There is no denying that the Indian team is in urgent need of back-ups in all departments. But as of now this does not seem to be materialising. Virender Sehwag and Gautam Gambhir have been inconsistent. Their back-up in the team is Murali Vijay, who has been tried earlier and found seriously wanting. The talent pool is equally shallow in the middle-order, spin and pace departments. R Ashwin has proved a disappointment in the series. Harbhajan Singh, who has now been dropped, has had a bad run. Zaheer Khan has also gone and Ishant Sharma is only holding on to his place because there’s no competition. What we need is a drastic overhaul and much more talent scouting if India hopes to remain competitive. Even more glaring is the fact that captain MS Dhoni seems long past his sell-by-date. The Board has its own reasons for persis-ting with him but they have a genuine excuse too — where are the contenders for the crown? Sehwag and Gambhir are not certainties in the side and Virat Kohli is too young to hold the team together.
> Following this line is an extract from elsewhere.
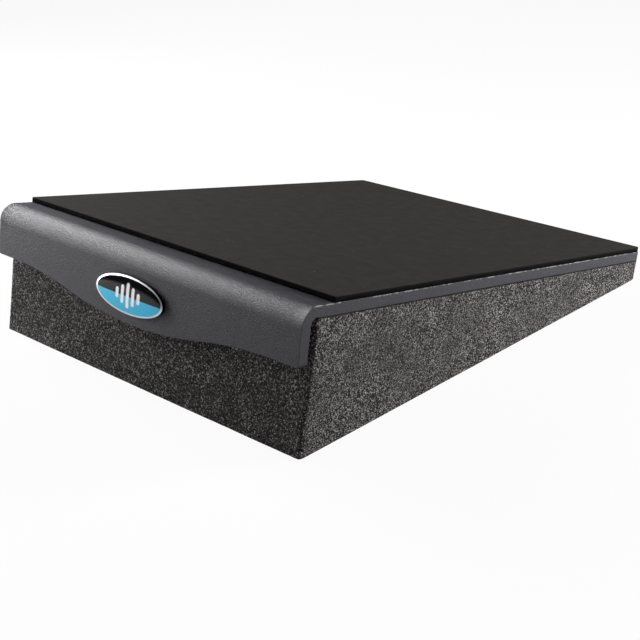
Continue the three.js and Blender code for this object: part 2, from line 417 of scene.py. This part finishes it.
def steel_plate_mesh():
    """The bent sheet: a strip at the bend line, spun into the bend, then drawn out into lip and plate."""
    mesh = bmesh.new()
    bend_line = lip_face + bend_radius
    bend_centre = plate_top - bend_radius
    middle = Vector((0, bend_line, plate_top - PLATE_THICKNESS / 2))
    strip = Matrix.Translation(middle) @ Matrix.Rotation(math.pi / 2, 4, "X")
    strip = strip @ Matrix.Diagonal((2 * half_width, PLATE_THICKNESS, 1, 1))
    columns = round(2 * half_width / PLATE_COLUMN)
    bmesh.ops.create_grid(mesh, x_segments=columns, y_segments=1, size=0.5, matrix=strip)
    bent = bmesh.ops.spin(
        mesh,
        geom=mesh.verts[:] + mesh.edges[:] + mesh.faces[:],
        cent=(0, bend_line, bend_centre),
        axis=(1, 0, 0),
        angle=math.pi / 2,
        steps=BEND_STEPS,
        use_merge=False,
        use_duplicate=False,
    )

    lip_end = [part for part in bent["geom_last"] if isinstance(part, bmesh.types.BMFace)]
    drawn = bmesh.ops.extrude_face_region(mesh, geom=lip_end)
    for vertex in drawn["geom"]:
        if isinstance(vertex, bmesh.types.BMVert):
            vertex.co.z = plate_top - lip_edge_depth(vertex.co.x)

    # The bend's ends flare out a little, as thick sheet does when it is bent.
    flare_start = half_width - BEND_END_FLARE_LENGTH
    for vertex in mesh.verts:
        outwards = Vector((0, vertex.co.y - bend_line, vertex.co.z - bend_centre))
        if abs(vertex.co.x) > flare_start and outwards.z > 0 and outwards.y < 0:
            reach = (abs(vertex.co.x) - flare_start) / BEND_END_FLARE_LENGTH
            mid_bend = -2 * outwards.y * outwards.z / outwards.length_squared
            vertex.co += outwards.normalized() * (BEND_END_FLARE * reach**2 * mid_bend)

    mesh.normal_update()
    plate_end = [
        face
        for face in mesh.faces
        if face.calc_center_median().z > plate_top - PLATE_THICKNESS
        and all(abs(vertex.co.y - bend_line) < SAME_PLACE for vertex in face.verts)
    ]
    drawn = bmesh.ops.extrude_face_region(mesh, geom=plate_end)
    for vertex in drawn["geom"]:
        if isinstance(vertex, bmesh.types.BMVert):
            vertex.co.y = plate_high.y
    bmesh.ops.delete(mesh, geom=[face for face in plate_end if face.is_valid], context="FACES_ONLY")

    def side_edges_at(axis, place):
        """The edges on both sides of the pad that lie at a place along Y or Z."""
        return [
            edge
            for edge in mesh.edges
            if all(abs(abs(vertex.co.x) - half_width) < SAME_PLACE for vertex in edge.verts)
            and all(abs(vertex.co[axis] - place) < SAME_PLACE for vertex in edge.verts)
        ]

    round_edges(mesh, side_edges_at(2, plate_top - LIP_DEPTH_AT_ENDS), LIP_CORNER_RADIUS, 6)
    round_edges(mesh, side_edges_at(1, plate_high.y), PLATE_REAR_CORNER_RADIUS, 5)
    rims = [edge for edge in mesh.edges if edge.calc_face_angle(0) > SHARP_CORNER]
    round_edges(mesh, rims, PLATE_EDGE_BREAK, 3)
    return mesh


plate_mesh = steel_plate_mesh()
bmesh.ops.transform(plate_mesh, matrix=tilt, verts=plate_mesh.verts)
plate = piece_from(plate_mesh, "bent_plate", powder_coat_material(), "steel_plate")
even_light = plate.modifiers.new("flat_faces_stay_flat", "WEIGHTED_NORMAL")
even_light.keep_sharp = True

# Top mat: a sheet of near-black rubber, 3 mm thick, die-cut and bonded to the plate behind the bend.
# Its faces are matt and faintly mottled, and its cut edges are darker than its top.
MAT_REAR_CORNER_RADIUS = 2.5 * MM
MAT_EDGE_ROUNDING = 0.35 * MM
MAT_COLOUR = (0.0192, 0.0170, 0.0162, 1)
MAT_MOTTLE_COLOUR = (0.0250, 0.0222, 0.0211, 1)
MAT_EDGE_COLOUR = (0.003, 0.0026, 0.0024, 1)
MAT_MOTTLE = 9.0 * MM
MAT_GRAIN = 0.7 * MM
MAT_GRAIN_DEPTH = 0.10 * MM
MAT_LINT_COLOUR = (0.24, 0.23, 0.21, 1)
MAT_LINT_SPACING = 7.0 * MM
MAT_LINT_SIZE = 0.035
MAT_LINT_RARITY = 0.62

mat_low, mat_high = level_box("top_mat")
mat_low.z = plate_top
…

The sad but true reality is that they don’t make players like Cheteshwar Pujara anymore. He’s a product of the dedication and dream of a coach-father, who belonged to the old school of cricket where Test cricket was the ultimate game. The Indian cricket set-up has gone a sea-change in the last decade and it is showing in the thinking of GenNext. The Board has become more and more commercial and this is affecting the mentality of the upcoming players. The desire to play the longer form of the game has been replaced by Indian Premier League dreams.